After entering the identification and contact information, you can complete the remainder of the comment, or any portion of it by clicking "Next." You may upload documents at the end of the form and indicate whether USTR should treat the documents as business confidential or public information.
Any page containing BCI must be clearly marked `BUSINESS CONFIDENTIAL' on the top of that page and the submission should clearly indicate, via brackets, highlighting, or other means, the specific information that is BCI. If you request business confidential treatment, you must certify in writing that disclosure of the information would endanger trade secrets or profitability, and that the information would not customarily be released to the public.

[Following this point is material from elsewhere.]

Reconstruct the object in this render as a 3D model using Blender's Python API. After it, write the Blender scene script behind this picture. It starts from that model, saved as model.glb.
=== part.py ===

Parties uploading attachments containing BCI also must submit a public version of their comments. If these procedures are not sufficient to protect BCI or otherwise protect business interests, please contact the USTR Section 301 support line at 202.395.5725 to discuss whether alternative arrangements are possible.
USTR will post attachments uploaded to the docket for public inspection, except for properly designated BCI. You can view submissions on USTR's electronic portal at https://comments.ustr.gov/s/ by entering docket numbers USTR-2025-0002 and USTR-2025-0003 in the search field on the home page.
Juan Millan,
Acting U.S. Trade Representative, Office of the United States Trade Representative.